The key point is that the electric field is proportional to the separated charge. Therefore, at the instant when \( dq \to 0 \), the opposing field is also infinitesimal. The work required scales as \( dq^2 \), which vanishes in the continuous limit.

Thus, in electrostatics, the first charge element is not moved against a pre-existing capacitor field. Instead, it establishes the boundary condition from which the field solution emerges. Energy accumulates gradually as the field builds up from zero to its final configuration.

This is why the total stored energy becomes

\[ U = \int_0^Q \frac{q}{C}\, dq = \frac{1}{2}QV \]

The factor \( \frac{1}{2} \) reflects the fact that the potential difference increases linearly from zero to \( V \) during charging.
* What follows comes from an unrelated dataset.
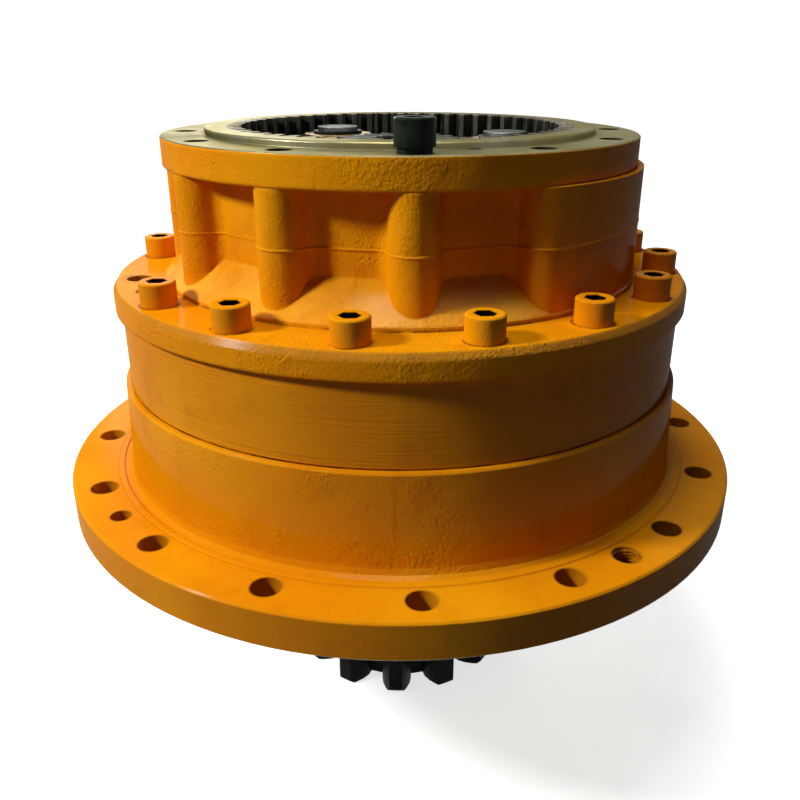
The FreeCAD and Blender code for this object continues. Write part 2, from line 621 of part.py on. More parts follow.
def oil_seal():
    low = COVER_Z + SEAL_SEAT_T
    high = NOSE_BOTTOM_Z - 2.0
    lip_r = SEAL_JOURNAL_R + RUN_FIT
    step = SEAL_STEP
    return turned([(SEAL_LIP_R, low), (SEAL_OUT_R, low), (SEAL_OUT_R, high), (lip_r + step, high),
                   (lip_r + step, high - step), (lip_r, high - 2 * step), (lip_r, high - 3 * step),
                   (SEAL_LIP_R, high - 3 * step)])


# Radius of a bearing's outer (side 1) or inner (side -1) track at height z
def track_radius(mean_r, roller_r, z_range, way, side, z):
    half = math.atan(roller_r * math.sin(ROLLER_TILT) / mean_r)
    slope = math.tan(ROLLER_TILT + side * half)
    middle_r = mean_r + side * roller_r * (math.cos(ROLLER_TILT) + math.sin(ROLLER_TILT) * slope)
    return middle_r + slope * way * (z - sum(z_range) / 2.0)


def bearing_cup(mean_r, roller_r, cup_r, z_range, way):
    low, high = z_range
    return turned([(track_radius(mean_r, roller_r, z_range, way, 1, low), low), (cup_r, low), (cup_r, high),
                   (track_radius(mean_r, roller_r, z_range, way, 1, high), high)])


def bearing_cone(mean_r, roller_r, bore_r, z_range, way):
    low, high = z_range
    return turned([(bore_r, low), (track_radius(mean_r, roller_r, z_range, way, -1, low), low),
                   (track_radius(mean_r, roller_r, z_range, way, -1, high), high), (bore_r, high)])


# As many tapered rollers as fit round the shaft with a cage bar between them
def bearing_rollers(mean_r, roller_r, length, z_range, way):
    count = int(math.pi * mean_r / (1.15 * roller_r))
    grow = way * roller_r * math.sin(ROLLER_TILT) / mean_r * length / 2.0
    body_r = roller_r - RUN_FIT
    rollers = []
    for k in range(count):
        roller = Part.makeCone(body_r - grow, body_r + grow, length, FreeCAD.Vector(0, 0, -length / 2.0))
        roller.rotate(FreeCAD.Vector(0, 0, 0), FreeCAD.Vector(0, 1, 0), way * math.degrees(ROLLER_TILT))
        roller.translate(FreeCAD.Vector(mean_r, 0, sum(z_range) / 2.0))
        roller.rotate(FreeCAD.Vector(0, 0, 0), FreeCAD.Vector(0, 0, 1), 360.0 * k / count)
        rollers.append(roller)
    return Part.makeCompound(rollers)


# Output shaft with its pinion, bearing seats, spline and tapped end
def pinion_teeth():
    width = PINION_MODULE * (math.pi / 2.0 + 2.0 * PINION_SHIFT * math.tan(PRESSURE_ANGLE))
    teeth = toothed(PINION_TEETH, PINION_PITCH_R, PINION_ROOT_R, PINION_TIP_R, width,
                    math.radians(PINION_FIRST_AT - 90.0), PINION_LOW_Z, PINION_TOP_Z, 4)
    edge = PINION_TIP_R + 1.0
    cut = PINION_CHAMFER + 1.0
    return teeth.common(turned([(0, PINION_LOW_Z), (edge - cut, PINION_LOW_Z), (edge, PINION_LOW_Z + cut),
                                (edge, PINION_TOP_Z - cut), (edge - cut, PINION_TOP_Z), (0, PINION_TOP_Z)]))


def output_pinion_shaft():
    collar_z = COVER_Z - COLLAR_GAP
    body = turned([(0, PINION_TOP_Z), (PINION_PITCH_R, PINION_TOP_Z), (PINION_PITCH_R, collar_z),
                   (SEAL_JOURNAL_R, collar_z), (SEAL_JOURNAL_R, NOSE_BOTTOM_Z), (LOWER_BORE_R, NOSE_BOTTOM_Z),
                   (LOWER_BORE_R, LOWER_BEARING_Z[1]), (UPPER_BORE_R, LOWER_BEARING_Z[1]), (UPPER_BORE_R, HUB_2_Z),
                   (0, HUB_2_Z)])
    body = body.fuse(pinion_teeth()).fuse(spline(SHAFT_SPLINE_TEETH, SHAFT_SPLINE_R, HUB_2_Z, SHAFT_END_Z))
    return body.cut(holes(COVER_SCREW_R, KEEPER_PCD_R, keeper_angles(), SHAFT_END_Z - KEEPER_HOLE_IN, SHAFT_END_Z))


def bearing_spacer():
    return tube(UPPER_BORE_R, SPACER_R, LOWER_BEARING_Z[1], UPPER_BEARING_Z[0])


# Plate that clamps the second carrier on the end of the shaft
def keeper_plate():
    top = PLATE_2_TOP_Z
    body = cylinder(KEEPER_R, KEEPER_Z, top).fuse(cylinder(KEEPER_BOSS_R, SHAFT_END_Z, KEEPER_Z))
    body = body.cut(holes(COVER_SCREW_R, KEEPER_PCD_R, keeper_angles(), SHAFT_END_Z, top))
    return body.cut(holes(COVER_HEAD_R, KEEPER_PCD_R, keeper_angles(), top - COVER_HEAD_H, top))


def keeper_screws():
    return Part.makeCompound([
        cap_screw(spot(KEEPER_PCD_R, a), COVER_SCREW_R, SHAFT_END_Z - KEEPER_SCREW_IN, COVER_HEAD_R,
                  PLATE_2_TOP_Z - COVER_HEAD_H, COVER_HEAD_H, COVER_SOCKET_R, COVER_SOCKET_DEPTH)
        for a in keeper_angles()])


# Second carrier: two plates joined by three bridges between the planets
def second_stage_carrier():
    body = cylinder(HUB_2_R, HUB_2_Z, PLATE_2_LOW[0]).fuse(cylinder(PLATE_2_R, *PLATE_2_LOW))
    body = body.fuse(cylinder(PLATE_2_R, *PLATE_2_HIGH))
    for k in range(PLANETS):
        at = planet_centre(FIRST_PLANET_2_AT + 180.0 / PLANETS, BRIDGE_AT_R, k)
        body = body.fuse(cylinder(BRIDGE_R, PLATE_2_LOW[1], PLATE_2_HIGH[0], at))
    body = body.removeSplitter()
    body = body.cut(cylinder(OPENING_2_R, *PLATE_2_HIGH))
    body = body.cut(cylinder(KEEPER_R, KEEPER_Z, PLATE_2_TOP_Z))
    body = body.cut(spline(SHAFT_SPLINE_TEETH, SHAFT_SPLINE_R, HUB_2_Z, KEEPER_Z))
    body = body.cut(pins_2(PIN_2_R, PLATE_2_LOW[0], PLATE_2_HIGH[1]))
    return body.cut(pin_lock_pins())


def pin_lock_pins():
    pins = []
    for k in range(PLANETS):
        start = planet_centre(FIRST_PLANET_2_AT, PIN_LOCK_FROM_R, k)
        way = FreeCAD.Vector(start.x, start.y, 0)
        start.z = PIN_LOCK_Z
        pins.append(Part.makeCylinder(PIN_LOCK_R, PIN_LOCK_TO_R - PIN_LOCK_FROM_R, start, way))
    return Part.makeCompound(pins)


def second_stage_pins():
    return pins_2(PIN_2_R, PLATE_2_LOW[0], PLATE_2_HIGH[1]).cut(pin_lock_pins())


def second_stage_washers():
    rings = []
    for k in range(PLANETS):
        at = planet_centre(FIRST_PLANET_2_AT, CENTRES_2, k)
        rings.append(tube(PIN_2_R, WASHER_2_R, PLATE_2_LOW[1], PLATE_2_LOW[1] + WASHER_2_T, at))
        rings.append(tube(PIN_2_R, WASHER_2_R, PLATE_2_HIGH[0] - WASHER_2_T, PLATE_2_HIGH[0], at))
    return Part.makeCompound(rings)


# Planet gears and the bushes pressed into them
def second_stage_planet(k):
    phase = planet_phase(planet_angle(FIRST_PLANET_2_AT, k), RING_TEETH_2, PLANET_TEETH_2)
    gear = external_gear(MODULE_2, PLANET_TEETH_2, phase, *PLANET_2_Z).cut(cylinder(BUSH_2_R, *PLANET_2_Z))
    gear.translate(planet_centre(FIRST_PLANET_2_AT, CENTRES_2, k))
    return gear


def first_stage_planet(k):
    phase = planet_phase(planet_angle(FIRST_PLANET_1_AT, k), RING_TEETH_1, PLANET_TEETH_1)
    gear = external_gear(MODULE_1, PLANET_TEETH_1, phase, *PLANET_1_Z).cut(cylinder(BUSH_1_R, *PLANET_1_Z))
    gear.translate(planet_centre(FIRST_PLANET_1_AT, CENTRES_1, k))
    return gear


def second_stage_bush(k):
    return tube(PIN_2_R + RUN_FIT, BUSH_2_R, *PLANET_2_Z, planet_centre(FIRST_PLANET_2_AT, CENTRES_2, k))


def first_stage_bush(k):
    return tube(PIN_1_R + RUN_FIT, BUSH_1_R, *PLANET_1_Z, planet_centre(FIRST_PLANET_1_AT, CENTRES_1, k))


# Second sun: teeth below, a shaft up to the first carrier's spline
def second_stage_sun_gear():
    phase = sun_phase(FIRST_PLANET_2_AT, SUN_TEETH_2, RING_TEETH_2, PLANET_TEETH_2)
    gear = external_gear(MODULE_2, SUN_TEETH_2, phase, *SUN_2_Z)
    gear = gear.fuse(cylinder(SUN_SHAFT_R, SUN_2_Z[1], HUB_1_Z))
    return gear.fuse(spline(SUN_SPLINE_TEETH, SUN_SPLINE_R, HUB_1_Z, SUN_SHAFT_END_Z))


def second_sun_washer():
    return tube(SUN_WASHER_IN_R, SUN_WASHER_R, PLATE_2_TOP_Z, PLATE_2_TOP_Z + WASHER_2_T)


# First carrier: one plate and a splined hub on the second sun's shaft
def first_stage_carrier():
    body = cylinder(HUB_1_R, HUB_1_Z, PLATE_1[0]).fuse(cylinder(PLATE_1_R, *PLATE_1))
    body = body.cut(spline(SUN_SPLINE_TEETH, SUN_SPLINE_R, HUB_1_Z, PLATE_1[1]))
    return body.cut(pins_1(PIN_1_R, *PLATE_1))


def first_stage_pins():
    grooves = pins_1(CLIP_GROOVE_R, *CLIP_Z).cut(pins_1(CLIP_IN_R, *CLIP_Z))
    return pins_1(PIN_1_R, PLATE_1[0], PIN_1_END_Z).cut(grooves)


def first_stage_clips():
    return pins_1(CLIP_R, *CLIP_Z).cut(pins_1(CLIP_IN_R, *CLIP_Z))


def first_stage_washers():
    low = (PLATE_1[1], PLATE_1[1] + WASHER_1_LOW_T)
    high = (CLIP_Z[0] - WASHER_1_TOP_T, CLIP_Z[0])
    rings = pins_1(WASHER_1_R, *low).cut(pins_1(PIN_1_R, *low))
    return Part.makeCompound([rings, pins_1(WASHER_1_R, *high).cut(pins_1(PIN_1_R, *high))])


def sun_thrust_plate():
    return cylinder(THRUST_PLATE_R, PLATE_1[1], PLATE_1[1] + THRUST_PLATE_T)


# Input sun with the spline bore that takes the motor shaft
def first_stage_sun_gear():
    phase = sun_phase(FIRST_PLANET_1_AT, SUN_TEETH_1, RING_TEETH_1, PLANET_TEETH_1)
    gear = external_gear(MODULE_1, SUN_TEETH_1, phase, *SUN_1_Z)
    return gear.cut(spline(INPUT_SPLINE_TEETH, INPUT_SPLINE_R, *SUN_1_Z))


LOWER = (LOWER_MEAN_R, LOWER_ROLLER_R)
UPPER = (UPPER_MEAN_R, UPPER_ROLLER_R)

export(lower_housing(), "lower_housing")
export(drain_plug(), "drain_plug")
export(second_stage_ring_gear(), "second_stage_ring_gear")
export(upper_housing(), "upper_housing")
export(first_stage_ring_gear(), "first_stage_ring_gear")
export(ring_lock_pins(), "ring_lock_pins")
export(joint_seal(LOWER_TOP_Z - JOINT_SEAL_T), "lower_joint_seal")
export(joint_seal(MID_FLANGE_Z), "upper_joint_seal")
export(dowel_holes(LOWER_TOP_Z - DOWEL_DEPTH, MID_FLANGE_Z + DOWEL_DEPTH), "joint_dowels")
export(flange_cap_screws(), "flange_cap_screws")
export(motor_flange_screw(), "motor_flange_screw")
export(motor_flange_washer(), "motor_flange_washer")
export(bottom_cover(), "bottom_cover")
export(bottom_cover_screws(), "bottom_cover_screws")
export(oil_seal(), "oil_seal")
export(bearing_cup(*LOWER, LOWER_CUP_R, LOWER_BEARING_Z, -1), "lower_bearing_cup")
export(bearing_cone(*LOWER, LOWER_BORE_R, LOWER_BEARING_Z, -1), "lower_bearing_cone")
export(bearing_rollers(*LOWER, LOWER_ROLLER_L, LOWER_BEARING_Z, -1), "lower_bearing_rollers")
export(bearing_cup(*UPPER, UPPER_CUP_R, UPPER_BEARING_Z, 1), "upper_bearing_cup")
export(bearing_cone(*UPPER, UPPER_BORE_R, UPPER_BEARING_Z, 1), "upper_bearing_cone")
export(bearing_rollers(*UPPER, UPPER_ROLLER_L, UPPER_BEARING_Z, 1), "upper_bearing_rollers")
export(output_pinion_shaft(), "output_pinion_shaft")
export(bearing_spacer(), "bearing_spacer")
export(keeper_plate(), "keeper_plate")
export(keeper_screws(), "keeper_screws")
export(second_stage_carrier(), "second_stage_carrier")
export(second_stage_pins(), "second_stage_pins")
export(pin_lock_pins(), "pin_lock_pins")
export(second_stage_washers(), "second_stage_washers")
export(second_stage_sun_gear(), "second_stage_sun_gear")
export(second_sun_washer(), "second_sun_washer")
export(first_stage_carrier(), "first_stage_carrier")
export(first_stage_pins(), "first_stage_pins")
export(first_stage_washers(), "first_stage_washers")
export(first_stage_clips(), "first_stage_clips")
export(sun_thrust_plate(), "sun_thrust_plate")
export(first_stage_sun_gear(), "first_stage_sun_gear")
for place in range(PLANETS):
    label = "_" + str(place + 1)
    export(second_stage_planet(place), "second_stage_planet" + label)
    export(second_stage_bush(place), "second_stage_bush" + label)
    export(first_stage_planet(place), "first_stage_planet" + label)
    export(first_stage_bush(place), "first_stage_bush" + label)
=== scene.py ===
# %% [markdown]
# # A swing gearbox, dressed over its solids
# The solids of the gearbox come in as a fixed frame: each named part has its
# true shape, place and size. This file gives every part the finish that the
# real one has, adds small pieces that only the eye needs, and lights it.
# All lengths are in metres, the output axis is Z and Z = 0 is the underside
# of the mounting flange.

# %% Load the frame
import bpy
import bmesh
import math
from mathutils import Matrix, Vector, noise


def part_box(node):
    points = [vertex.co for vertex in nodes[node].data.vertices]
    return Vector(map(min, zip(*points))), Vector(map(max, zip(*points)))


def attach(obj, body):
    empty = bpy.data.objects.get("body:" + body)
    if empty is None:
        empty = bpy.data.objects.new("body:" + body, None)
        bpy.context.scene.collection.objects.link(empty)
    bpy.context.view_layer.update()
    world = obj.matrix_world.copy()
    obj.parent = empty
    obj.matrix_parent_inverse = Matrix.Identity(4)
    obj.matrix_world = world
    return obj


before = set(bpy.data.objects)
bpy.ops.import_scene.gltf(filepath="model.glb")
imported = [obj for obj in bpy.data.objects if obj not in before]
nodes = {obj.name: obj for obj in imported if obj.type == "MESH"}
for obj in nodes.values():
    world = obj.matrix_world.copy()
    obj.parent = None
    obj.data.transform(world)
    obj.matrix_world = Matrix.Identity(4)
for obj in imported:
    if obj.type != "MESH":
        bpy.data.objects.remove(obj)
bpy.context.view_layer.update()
print("parts in the frame:", len(nodes))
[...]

The earliest transferred charge experiences nearly zero potential difference, while the final transferred charge is moved against the full potential \( V \).

In this framework, energy is not stored in the charges themselves but in the electric field configuration that progressively builds as charge separation increases.

Energy Density of the Electric Field

For a parallel plate capacitor:

\[ C = \frac{\varepsilon_0 A}{d}, \quad V = Ed \]

Substituting into \( U = \frac{1}{2}CV^2 \):

\[ U = \frac{1}{2}\varepsilon_0 E^2 (Ad) \]

Since \( Ad \) is the volume between the plates:

\[ \boxed{u = \frac{1}{2}\varepsilon_0 E^2} \]

This is the energy stored per unit volume of electric field.

Energy is not stored in the charges themselves. It is stored in the electric field configuration in space. Even in vacuum, empty space can store energy through an electric field.